A proponent of co-captains while coaching at club and Super Rugby level, Rennie said a solo skipper – flanked by an unofficial leadership group – worked better in a national set-up and was confident Hooper would “dominate his position” to avoid any awkward selection dramas.

“We’re planning on going in a new direction, but it doesn’t mean you need to change the furniture totally.”

Rennie had made his mind up weeks ago, but only told Hooper this past Sunday.

The Waratahs flank led Australia to last year’s underwhelming World Cup quarterfinal exit and was no sure thing of continuing after Rennie delayed his call until the new-look squad gathered in the Hunter Valley this week.

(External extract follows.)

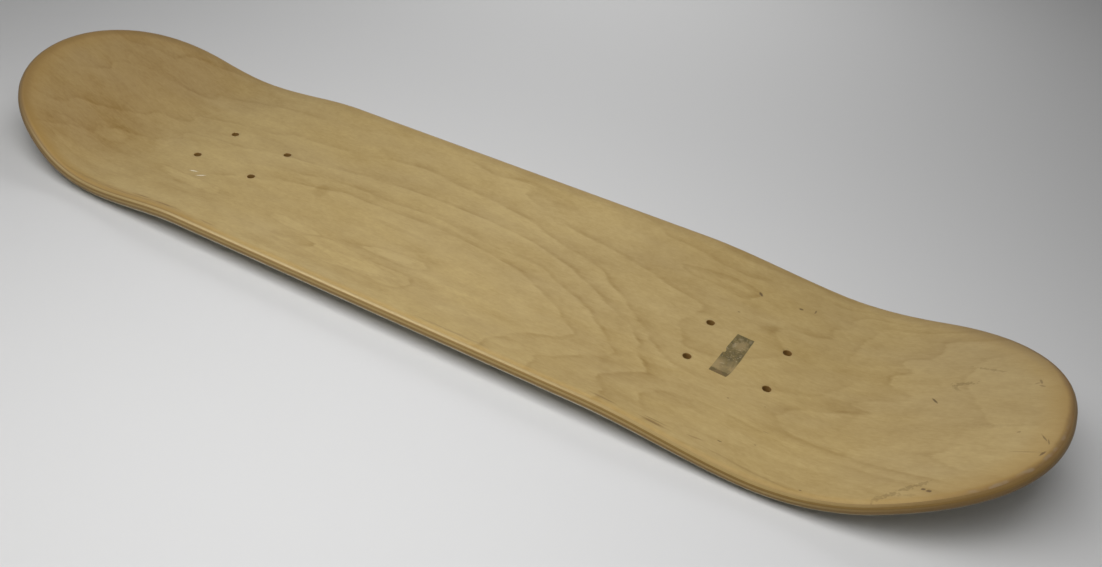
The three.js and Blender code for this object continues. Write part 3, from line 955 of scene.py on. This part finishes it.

Hooper relinquished his Super Rugby captaincy this year to veteran lock Rob Simmons, but maintained he was still eager to take the national job if Rennie saw fit.

“It felt very rewarding and then also like ‘okay, I’ve got to get myself together’, pretty much,” Hooper laughed.

Denied the record when he was rested for a game at last year’s World Cup, Hooper will become the second-fastest behind New Zealand’s Sam Whitelock to go from a debut to 100 Tests in Wellington on October 11.

A second Bledisloe Cup Test, slated for Auckland’s Eden Park on October 18, follows before they return for six Rugby Championship Tests across NSW and Brisbane from November 7.

It’s an eight-game haul across 10 weeks – tougher than even a successful World Cup run – that would put Hooper just one game behind Eales and within reach of Gregan’s mark.

Rennie’s show of faith in Hooper means he could well be leading the side into France’s 2023 World Cup, when the breakdown menace would still only be 31.

“I was a kid who looked up to the Wallabies – your John Eales, George Gregans – and to be sitting in a similar role is a privilege,” he said.

“It’s on the timeline isn’t it, that World Cup. I’ve been in two cycles of them now and know how quickly they can come around.

“Yes, we have this nice big cherry [in 2023], but it starts right now with two Bledisloe Cup games in New Zealand in three weeks.”